**DATASET CONTENT:**
--- begin ---

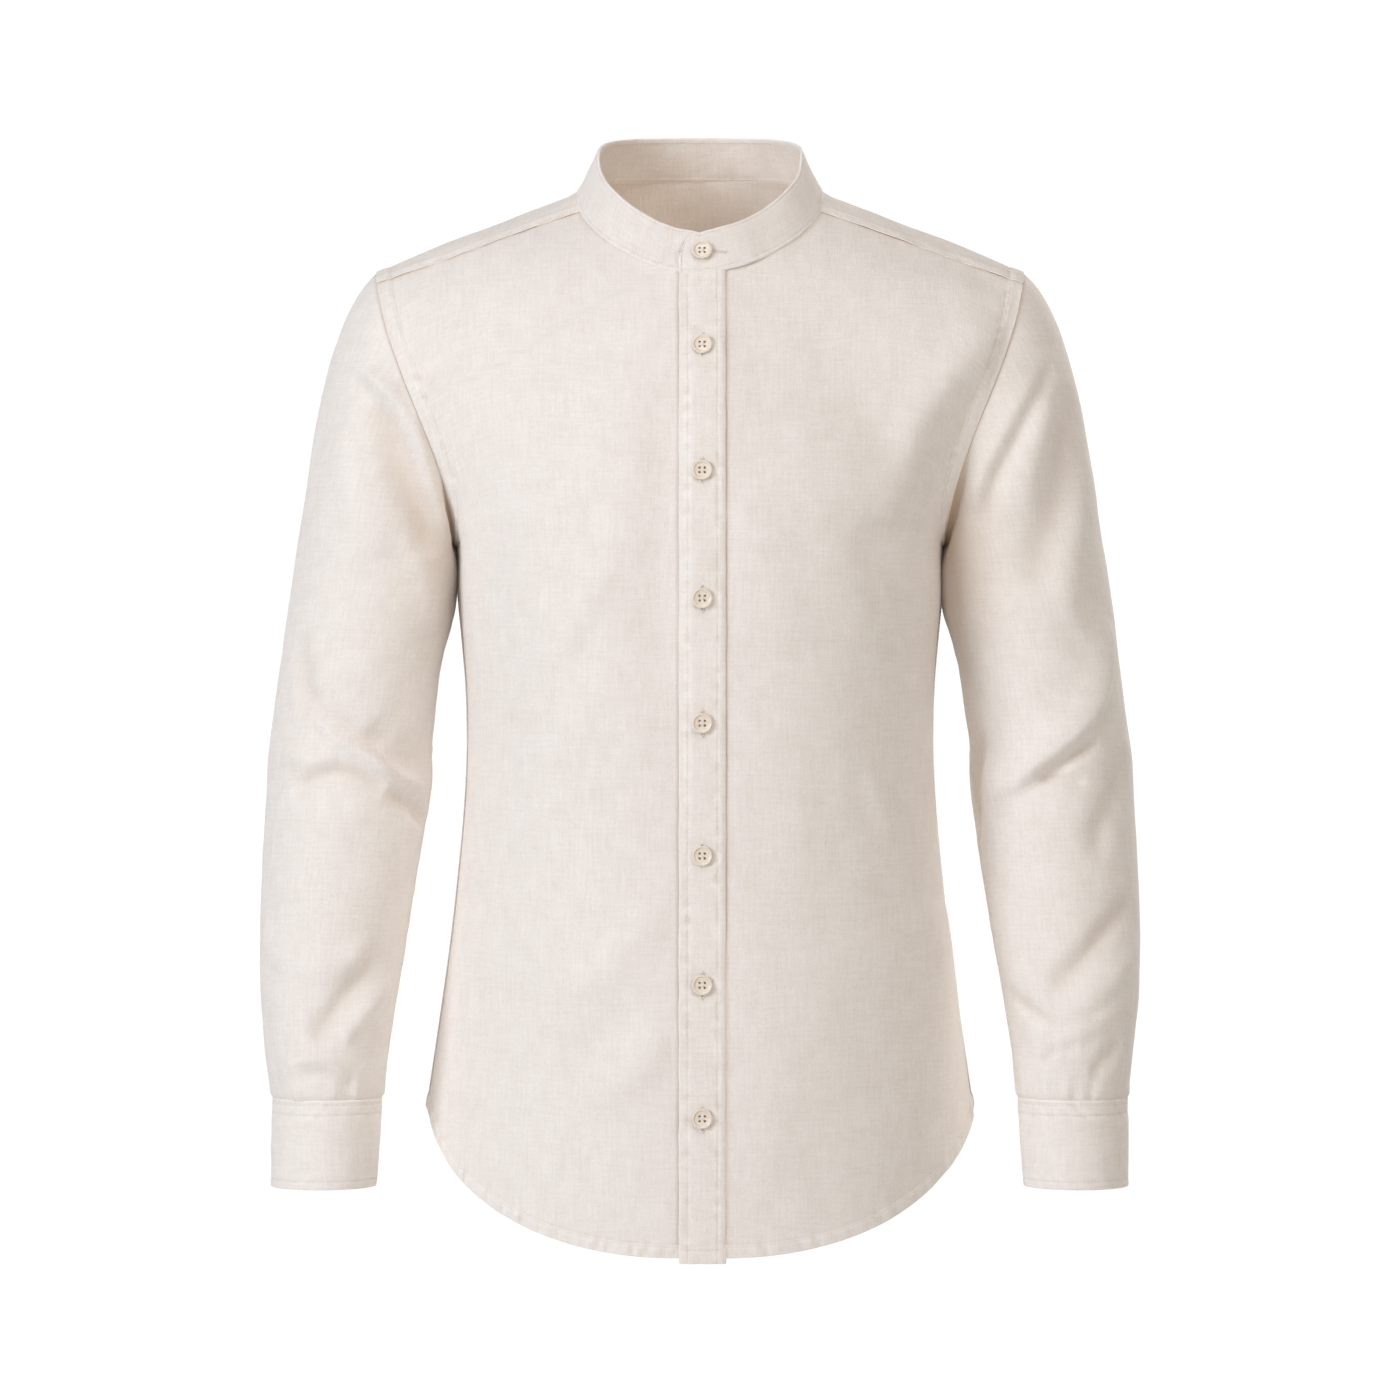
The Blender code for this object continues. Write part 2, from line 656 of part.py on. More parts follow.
def add_back():
    left, right = back_half(1), mirrored(back_half(-1))
    rows = [far[:0:-1] + near for far, near in zip(right, left)]
    add_cloth("back", rows, CLOTH, flip=True)


def add_yoke():
    rows = []
    for i in range(YOKE_ROWS + 1):
        v = i / YOKE_ROWS
        rows.append([yoke_surface(j / (HALF_COLUMNS - 1), v) for j in range(HALF_COLUMNS)])
    rows[0] = pull_in(rows[0], rows[1], SEAM_GAP)
    rows[-1] = pull_in(rows[-1], rows[-2], SEAM_GAP)
    add_cloth("yoke", rows, CLOTH, flip=True, mirror=True)


def sleeve_stations():
    """The angles round the sleeve: those where the body's rows meet the armhole."""
    front = [mix(FRONT_SEAM_PHI, 180, i / ARMHOLE_ROWS_FRONT) for i in range(ARMHOLE_ROWS_FRONT)]
    back = [mix(180, 360 + BACK_SEAM_PHI, i / ARMHOLE_ROWS_BACK) for i in range(ARMHOLE_ROWS_BACK)]
    top = [mix(BACK_SEAM_PHI, FRONT_SEAM_PHI, i / YOKE_ROWS) + 360 for i in range(YOKE_ROWS)]
    return front + back + top


def sleeve_rows(folds):
    cap = [CAP_SHARE * i / SLEEVE_CAP_ROWS for i in range(SLEEVE_CAP_ROWS)]
    arm = [sleeve_share(z) for z in (CAP_END, *SLEEVE_HEIGHTS, SLEEVE_END)]
    rows = [[sleeve_point(phi, s, folds) for phi in sleeve_stations()] for s in cap + arm]
    for j, point in enumerate(rows[0]):
        away = (rows[1][j] - point).normalized() + Vector((1, 0, 0))
        rows[0][j] = point + away.normalized() * ARMHOLE_GAP
    return rows


def sleeve_strip_rows(rows):
    """The placket over the slit: the sleeve's own points near the slit, moved out."""
    columns = [j for j, phi in enumerate(sleeve_stations()) if abs(phi - SLIT_ANGLE) <= SLIT_HALF_ANGLE]
    strip = []
    for row in rows:
        if row[0].z > SLEEVE_END + SLIT_LENGTH:
            continue
        middle = sum(row, Vector()) / len(row)
        strip.append([row[j] + (row[j] - middle).normalized() * (LAY_GAP + STRIP) for j in columns])
    strip[-1] = pull_in(strip[-1], strip[-2], SEAM_GAP)
    return strip


def cuff_tuck(phi):
    """How far the cuff has drawn in at an angle, from 0 to 1: fully where its over end covers it."""
    if phi < CUFF_OVER_END - 360 + CUFF_LAP_EASE:
        return 1
    start = CUFF_OVER_END - 360
    return 1 - ease((phi - start) / (CUFF_LAP_DONE - start))


def cuff_rows():
    """The cuff's outer face, from its under end all the way round to its over end."""
    rows = []
    for z in (CUFF_TOP, CUFF_MIDDLE, CUFF_END):
        row = []
        for i in range(CUFF_COLUMNS + 1):
            phi = mix(CUFF_UNDER_END, CUFF_OVER_END, i / CUFF_COLUMNS)
            row.append(ring_point(CUFF, z, phi, -cuff_tuck(phi) * (DOUBLE + 2 * LAY_GAP)))
        rows.append(row)
    return rows


def add_sleeve(side, folds):
    """side is 1 for the wearer's left."""
    name = "left" if side > 0 else "right"
    pieces = (
        ("sleeve_" + name, sleeve_rows(folds), CLOTH, True),
        ("sleeve_placket_" + name, sleeve_strip_rows(sleeve_rows(folds)), STRIP, False),
        ("cuff_" + name, cuff_rows(), DOUBLE, False),
    )
    for node, rows, thickness, wrap in pieces:
        placed = rows if side > 0 else mirrored(rows)
        add_cloth(node, placed, thickness, flip=side < 0, wrap=wrap)


def band_stations():
    """(angle, outward offset, droop) along the band, from its under end round the back to its over end."""
    front = [front_angle(mix(V_NECK, 1, i / NECK_ROWS)) for i in range(NECK_ROWS + 1)]
    steps = YOKE_ROWS - YOKE_BACK_ROWS
    back = [mix(YOKE_SEAM_ANGLE, 180, i / steps) for i in range(1, steps + 1)]
    half = front + back
    under_end = [front[0], LEFT_EDGE_ANGLE, 0]
    round_neck = [-a for a in half] + [a - 360 for a in half[-2::-1]]
    stations = []
    for angle in under_end + round_neck + list(BAND_OVER_ANGLES):
        lap = ease((BAND_LAP_START - angle) / BAND_LAP_ANGLE)
        past = max(BAND_DROOP_START - angle, 0) / (BAND_DROOP_START - BAND_OVER_ANGLES[-1])
        stations.append((angle, lap * (DOUBLE + BAND_LAY_GAP), BAND_DROOP * past))
    return stations


def add_band():
    """The over end has its upper corner rounded off."""
    end_x = neck(BAND_OVER_ANGLES[-1]).x
    levels = (SEAM_GAP / BAND_RISE, *BAND_LEVELS)
    rows = [[] for _ in levels]
    for angle, out, droop in band_stations():
        past_middle = angle < BAND_OVER_ANGLES[0] + 1
        into_corner = max(end_x + BAND_ROUND_WIDTH - neck(angle).x, 0) if past_middle else 0
        circle = math.sqrt(max(1 - (into_corner / BAND_ROUND_WIDTH) ** 2, 0))
        height = 1 - BAND_ROUND_HEIGHT * (1 - circle)
        for row, h in zip(rows, levels):
            point = band_surface(angle, mix(levels[0], height, h), out)
            row.append(point + BAND_DROOP_ALONG * droop)
    add_cloth("collar_band", rows, DOUBLE, flip=True)


def strip_normal(z):
    """Outwards from the flat strip down the front, across its slope."""
    step = 0.01
    slope = (centre_front(z + step) - centre_front(z - step)) / (2 * step)
    return Vector((0, -1, slope)).normalized()


def placket_face(x, z):
    """The outer face of the front placket, which lies on the fronts."""
    return Vector((x, centre_front(z), z)) + strip_normal(z) * (LAY_GAP + STRIP)


def add_front_placket():
    heights = [strip_height(v) for v in front_stations() if 0 < v < V_NECK]
    columns = (PLACKET_LEFT, BUTTON_X, PLACKET_RIGHT)
    rows = [[placket_face(x, z) for x in columns] for z in [PLACKET_END] + heights]
    top = []
    for x in columns:
        share = (x - PLACKET_LEFT) / (PLACKET_RIGHT - PLACKET_LEFT)
        top.append(placket_face(x, mix(PLACKET_TOP_LEFT, PLACKET_TOP_RIGHT, share)))
    add_cloth("front_placket", rows + [top], STRIP)


def hole_cutter():
    """Four prisms through a button, as one mesh."""
    points, faces = [], []
    for hole_x in (-BUTTON_HOLE_OFFSET, BUTTON_HOLE_OFFSET):
        for hole_y in (-BUTTON_HOLE_OFFSET, BUTTON_HOLE_OFFSET):
            first = len(points)
            for z in (-BUTTON_RADIUS, BUTTON_RADIUS):
                for k in range(HOLE_SIDES):
                    turn = math.tau * k / HOLE_SIDES
                    x = hole_x + BUTTON_HOLE_RADIUS * math.cos(turn)
                    y = hole_y + BUTTON_HOLE_RADIUS * math.sin(turn)
                    points.append((x, y, z))
            lower = list(range(first, first + HOLE_SIDES))
            faces.append(lower[::-1])
            faces.append([k + HOLE_SIDES for k in lower])
            for a, b in zip(lower, lower[1:] + lower[:1]):
                faces.append([a, b, b + HOLE_SIDES, a + HOLE_SIDES])
    mesh = bpy.data.meshes.new("button_holes")
    mesh.from_pydata(points, [], faces)
    return mesh


def button_mesh():
    """A turned button with four holes, its back at z = 0 and its face towards +Z."""
    points = [(p.radius, 0, p.height) for p in BUTTON_PROFILE]
    profile = bpy.data.meshes.new("button_profile")
    profile.from_pydata(points, [(i, i + 1) for i in range(len(points) - 1)], [])
    blank = bpy.data.objects.new("button_blank", profile)
    cutter = bpy.data.objects.new("button_holes", hole_cutter())
    for obj in (blank, cutter):
        bpy.context.scene.collection.objects.link(obj)
    turn = blank.modifiers.new("Screw", "SCREW")
    turn.steps = turn.render_steps = BUTTON_SIDES
    turn.use_merge_vertices = True
    turn.merge_threshold = 0.00001
    holes = blank.modifiers.new("Holes", "BOOLEAN")
    holes.object = cutter
    graph = bpy.context.evaluated_depsgraph_get()
    mesh = bpy.data.meshes.new_from_object(blank.evaluated_get(graph))
    for obj in (blank, cutter):
        bpy.data.objects.remove(obj, do_unlink=True)
    return mesh


def add_button(name, mesh, place, normal):
    """A button with the middle of its back at a place, facing along the normal."""
    obj = add_object(name, mesh, BUTTON_FINISH)
    side = Vector((0, 0, 1)).cross(normal).normalized()
    turned = Matrix((side, normal.cross(side), normal)).transposed()
    obj.location = place + normal * BUTTON_STAND
    obj.rotation_euler = turned.to_euler()


def add_front_buttons(mesh):
    for number, z in enumerate(BUTTON_HEIGHTS, start=1):
        add_button(f"button_{number}", mesh, placket_face(BUTTON_X, z), strip_normal(z))


def add_collar_button(mesh):
    out = DOUBLE + BAND_LAY_GAP
    angle = -360 + math.degrees(math.asin(BUTTON_X / NECK_HALF_WIDTH))
    place = band_surface(angle, 0.5, out)
    normal = (band_surface(angle, 0.5, out + DOUBLE) - place).normalized()
    add_button("button_collar", mesh, place, normal)


def add_cuff_buttons(mesh):
    angle = CUFF_BUTTON_ANGLE
    down = ring_point(CUFF, CUFF_END, angle) - ring_point(CUFF, CUFF_TOP, angle)
    across = ring_point(CUFF, CUFF_MIDDLE, angle + 1) - ring_point(CUFF, CUFF_MIDDLE, angle - 1)
    place, normal = ring_point(CUFF, CUFF_MIDDLE, angle), across.cross(down).normalized()
    for side, name in ((1, "left"), (-1, "right")):
        flip = Vector((side, 1, 1))
        add_button(f"cuff_button_{name}", mesh, place * flip, normal * flip)


def main():
    clear_scene()
    add_fronts()
    add_back()
    add_yoke()
    add_sleeve(1, LEFT_SLEEVE_FOLDS)
    add_sleeve(-1, RIGHT_SLEEVE_FOLDS)
    add_band()
    add_front_placket()
    mesh = button_mesh()
    add_front_buttons(mesh)
    add_collar_button(mesh)
    add_cuff_buttons(mesh)


main()
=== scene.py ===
import math
from collections import namedtuple

import bpy
import numpy as np
from mathutils import Matrix, Vector


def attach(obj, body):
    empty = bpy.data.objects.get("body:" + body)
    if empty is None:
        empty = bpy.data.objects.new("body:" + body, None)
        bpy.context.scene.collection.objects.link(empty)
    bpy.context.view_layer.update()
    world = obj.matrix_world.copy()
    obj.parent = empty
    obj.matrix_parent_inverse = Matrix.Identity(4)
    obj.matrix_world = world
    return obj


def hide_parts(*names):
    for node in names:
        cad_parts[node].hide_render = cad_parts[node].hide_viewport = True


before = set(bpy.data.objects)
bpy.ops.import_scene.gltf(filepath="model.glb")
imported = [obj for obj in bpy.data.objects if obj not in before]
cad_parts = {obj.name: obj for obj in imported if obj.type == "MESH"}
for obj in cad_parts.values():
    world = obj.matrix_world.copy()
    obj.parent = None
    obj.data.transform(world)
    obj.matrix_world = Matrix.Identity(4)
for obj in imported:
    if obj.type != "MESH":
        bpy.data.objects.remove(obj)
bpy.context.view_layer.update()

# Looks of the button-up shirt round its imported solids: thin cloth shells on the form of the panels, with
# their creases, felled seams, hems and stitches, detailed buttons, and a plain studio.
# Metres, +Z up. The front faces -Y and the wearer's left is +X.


def named_columns(names, *rows):
    """A table's columns by name. The first one is the place, and it rises from row to row."""
    return dict(zip(names.split(), np.array(rows, float).T))


Crease = namedtuple("Crease", "path width height lean")


def crease(width, height, *path, lean=0):
    """A crease in a panel's cloth, along a smooth path through points (a, z).

    Width is its half width, and height is outwards where positive. Lean makes the flank to the left of the
    way wider. On the body a is x in metres, and on a sleeve it is the angle round the arm in degrees.
    """
    return Crease(path, width, height, lean)


# The form, as the solids have it
#
# Angles are in degrees. Round the neck 0 is the front's middle and 90 the wearer's left. Round an armhole
# phi is 0 at the top, 90 in front and 180 below, and round a sleeve 0 is its outer side, 90 its front and
# 180 the side next to the body. v is the share of a panel's height, from its lower edge up.

DOUBLE = 0.0022  # thickness of the collar band and of the cuffs
STRIP = 0.0016  # and of the front placket
LAY_GAP = 0.0004  # between pieces that lie on one another
BAND_LAY_GAP = 0.0005
HEM_FRONT = -0.743
HEM_BACK = -0.755
HEM_CORNER = -0.6486
UNDERARM = -0.252
YOKE_BACK = -0.085
CAP_END = -0.300
SLEEVE_END = -0.6410
CUFF_TOP = -0.6415
CUFF_END = -0.7006
NECK_HALF_WIDTH = 0.0855
NECK_MIDDLE_Y = -0.0065
NECK_HALF_DEPTH = 0.0685
BAND_TOP_HALF_WIDTH = 0.0725
BAND_TOP_MIDDLE_Y = -0.0060
BAND_TOP_HALF_DEPTH = 0.0560
BAND_RISE = 0.0283
BAND_DIP = 0.0020
BAND_DIP_ANGLE = 20
YOKE_SEAM_ANGLE = 78
BAND_UNDER_END = 12.2
BAND_OVER_END = -369
BAND_LAP_START = -322
BAND_LAP_ANGLE = 22
BAND_DROOP_START = -346
BAND_DROOP = 0.0022
BAND_DROOP_ALONG = np.array((0, -0.4, -1))
BAND_ROUND_START = -354
BAND_ROUND_WIDTH = 0.012
BAND_ROUND_HEIGHT = 0.72
ARMHOLE_MIDDLE_Z = -0.1548
ARMHOLE_HALF_HEIGHT = 0.0972
ARMHOLE_TOP_X = 0.2255
ARMHOLE_SLANT = 0.0527
ARMHOLE_FLARE = 0.0035
SIDE_Y = 0.002
ARMHOLE_DEPTH_FRONT = 0.060
ARMHOLE_DEPTH_BACK = 0.062
FRONT_SEAM_PHI = 26
BACK_SEAM_PHI = -40
STRIP_HALF = 0.018
PLACKET_LEFT = -0.0141
PLACKET_RIGHT = 0.0175
PLACKET_TOP_LEFT = -0.0650
PLACKET_TOP_RIGHT = -0.0616
PLACKET_END = -0.7465
BUTTON_X = 0.0015
BUTTON_HEIGHTS = (-0.1165, -0.2040, -0.2912, -0.3768, -0.4679, -0.5562, -0.6472)
BUTTON_STAND = 0.0005
V_UNDERARM = 0.67
V_NECK = 0.868
V_BACK_NECK = 3 / 9
CAP_SHARE = 0.36
CAP_LEAVES_TOP = np.array((0.80, 0, -0.60))
CAP_LEAVES_UNDER = np.array((0.05, 0, -1.00))
CAP_SPREAD = -0.25
CAP_ARRIVES = np.array((0.15, 0, -0.989))
CAP_LEAVING_HANDLE = 0.045
CAP_ARRIVING_HANDLE = 0.120
CAP_UNDER_HANDLE = 0.016
CAP_TURN = 1.2
ARM_RADIUS = 0.055
CUFF_UNDER_END = -105
CUFF_OVER_END = 290
CUFF_LAP_DONE = -30
CUFF_LAP_EASE = 2
CUFF_BUTTON_ANGLE = 272
SLIT_ANGLE = 268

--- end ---

**WHAT THIS TASK INVOLVES:** Quote exactly the opening line of the material above and every line after it, up to and including the line that contains "return front + back + top".

**SOLUTION:**
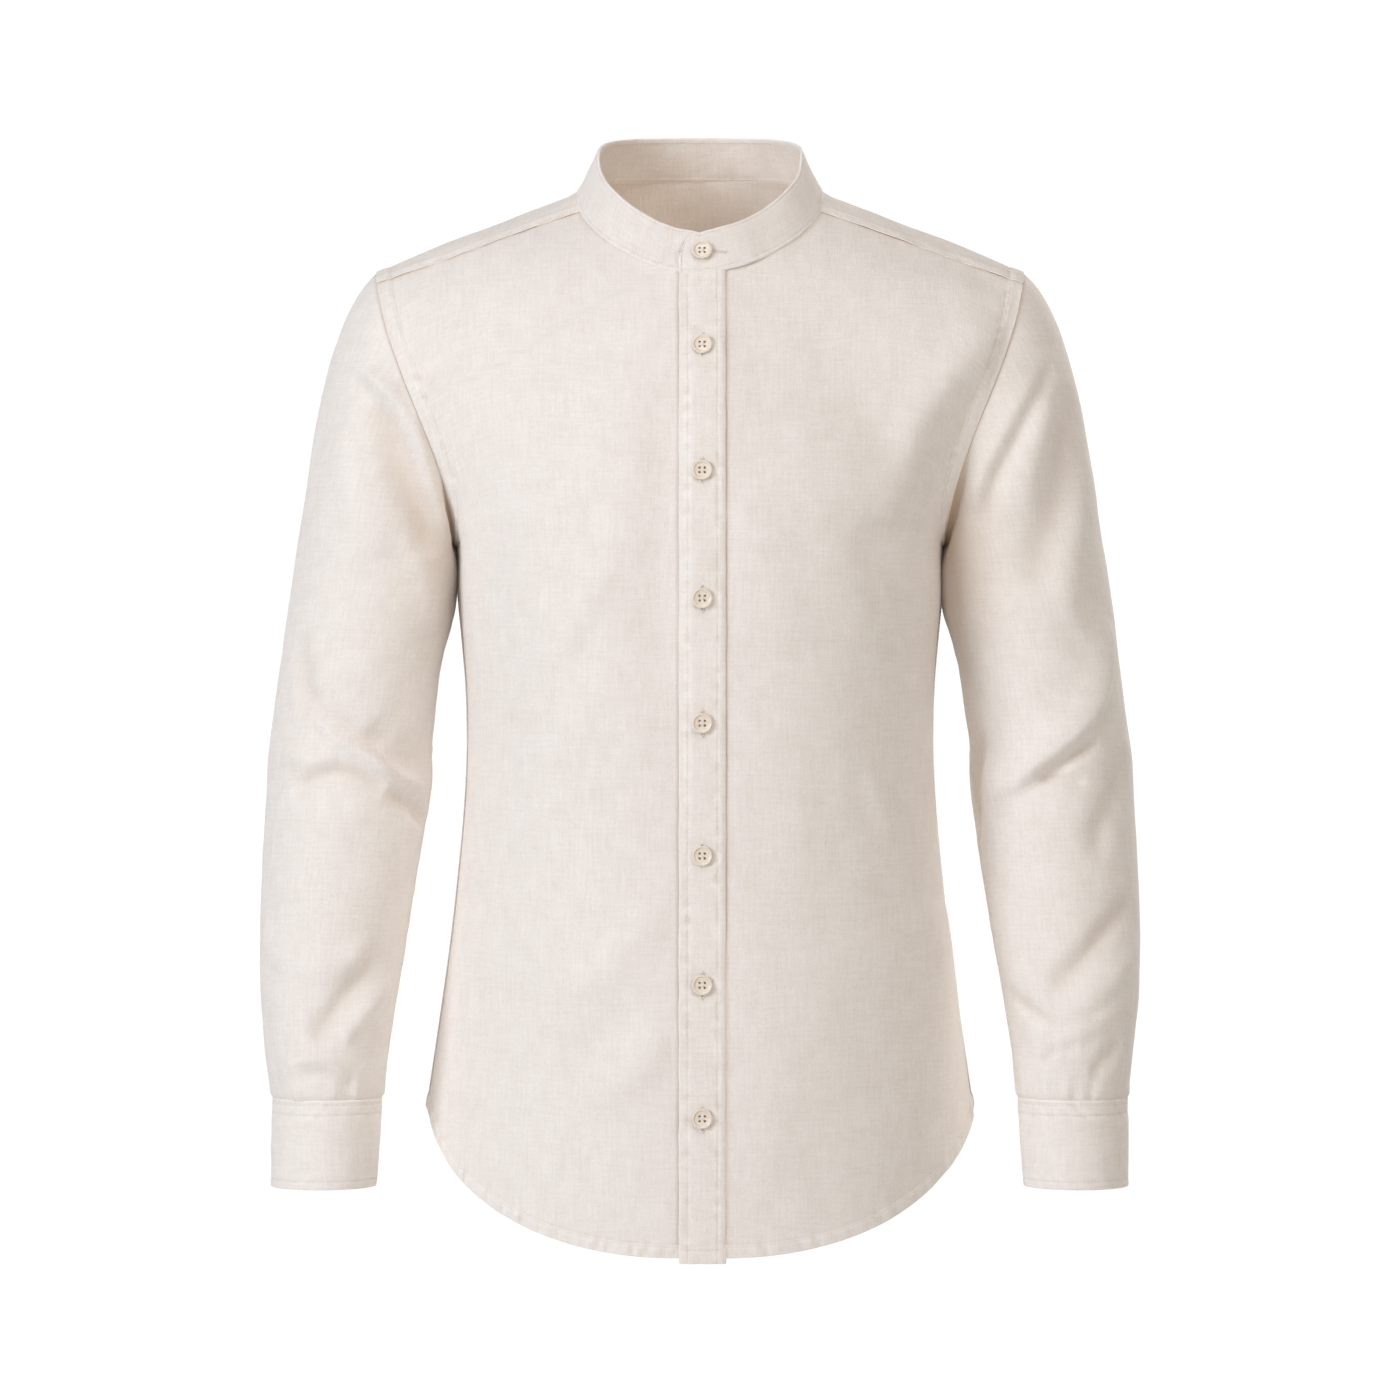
The Blender code for this object continues. Write part 2, from line 656 of part.py on. More parts follow.
def add_back():
    left, right = back_half(1), mirrored(back_half(-1))
    rows = [far[:0:-1] + near for far, near in zip(right, left)]
    add_cloth("back", rows, CLOTH, flip=True)


def add_yoke():
    rows = []
    for i in range(YOKE_ROWS + 1):
        v = i / YOKE_ROWS
        rows.append([yoke_surface(j / (HALF_COLUMNS - 1), v) for j in range(HALF_COLUMNS)])
    rows[0] = pull_in(rows[0], rows[1], SEAM_GAP)
    rows[-1] = pull_in(rows[-1], rows[-2], SEAM_GAP)
    add_cloth("yoke", rows, CLOTH, flip=True, mirror=True)


def sleeve_stations():
    """The angles round the sleeve: those where the body's rows meet the armhole."""
    front = [mix(FRONT_SEAM_PHI, 180, i / ARMHOLE_ROWS_FRONT) for i in range(ARMHOLE_ROWS_FRONT)]
    back = [mix(180, 360 + BACK_SEAM_PHI, i / ARMHOLE_ROWS_BACK) for i in range(ARMHOLE_ROWS_BACK)]
    top = [mix(BACK_SEAM_PHI, FRONT_SEAM_PHI, i / YOKE_ROWS) + 360 for i in range(YOKE_ROWS)]
    return front + back + top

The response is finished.